Faculty members supervise while graduate students run the help center.
“The graduate students are very good, very knowledgeable, so each undergraduate student can then talk to one of the graduate students and they will help them out,” said Christian Iliadis, chairperson of the Department of Physics and Astronomy.
Kevin Guskiewicz, dean of the College of Arts and Sciences, said the funding came from a joint renovation project with the Biomedical Engineering lab in Phillips Hall.
“This center is highly used from the first day of class to the last day of class, of course the most popular times being right before finals and midterms,” Guskiewicz said. “It’s my job as the dean to make sure we are funding the graduate students to be able to support it and it’s a great opportunity for those grad students to get their teaching careers started with the one-on-one teaching they get to do here.”

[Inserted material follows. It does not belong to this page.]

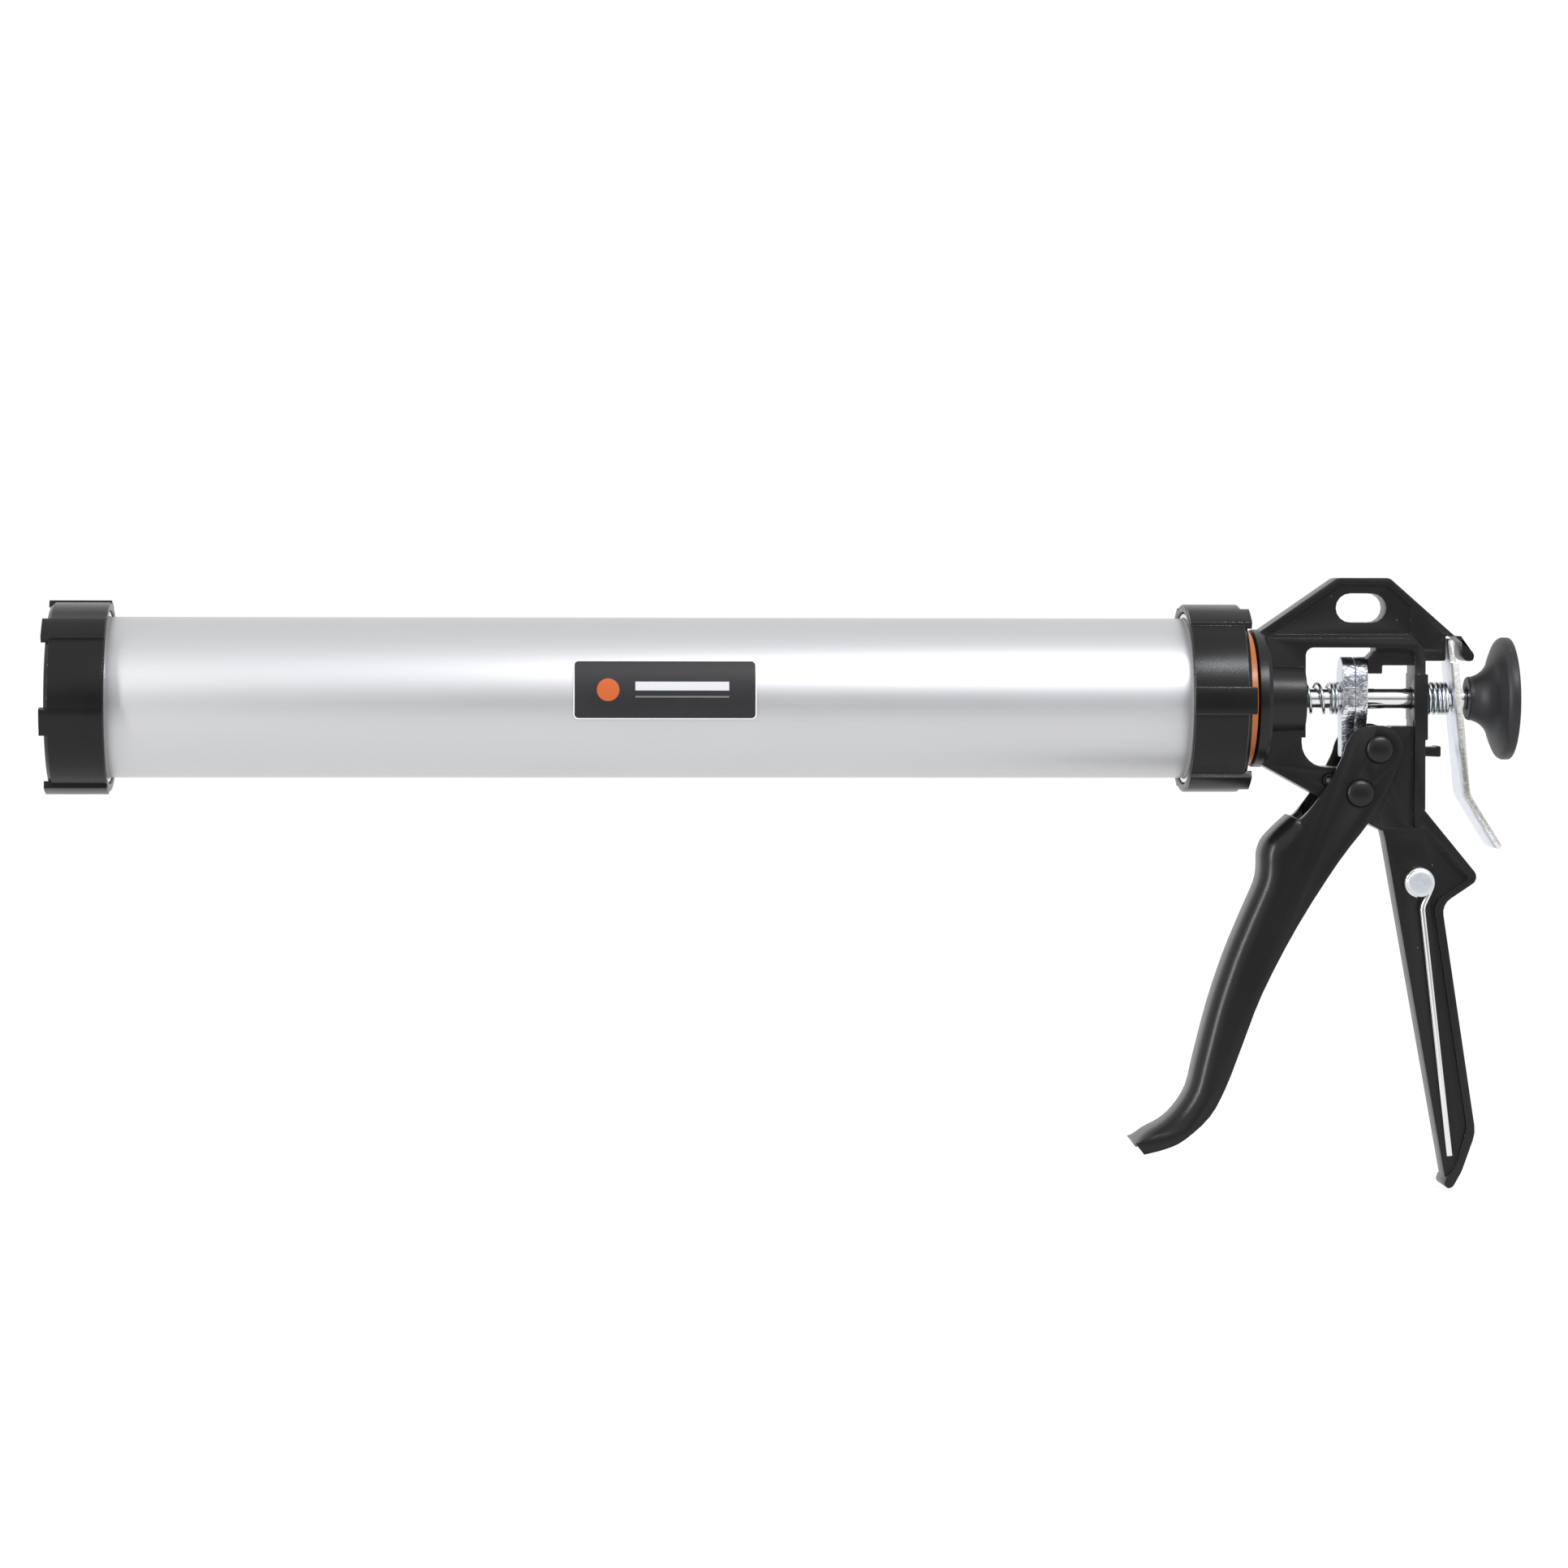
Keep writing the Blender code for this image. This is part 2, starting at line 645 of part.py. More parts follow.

Iliadis said the departments identified the current space as the best location for this help center because it was the most centrally located and closest to the entrance of Phillips Hall.
“There is no math or separate physics center, so it’s the math/physics help center. The idea is that these disciplines are so close together that it makes a lot of sense to run this center together,” he said.
“We decided to make a really nice space and get away from this attitude of ‘Yeah we can drag some surplus furniture in there,’ so we really wanted to make it a nice and appealing space so that the students feel comfortable in the help center.”
First-year math and physics major Eva Ramirez said the new center is a nice place to study in general.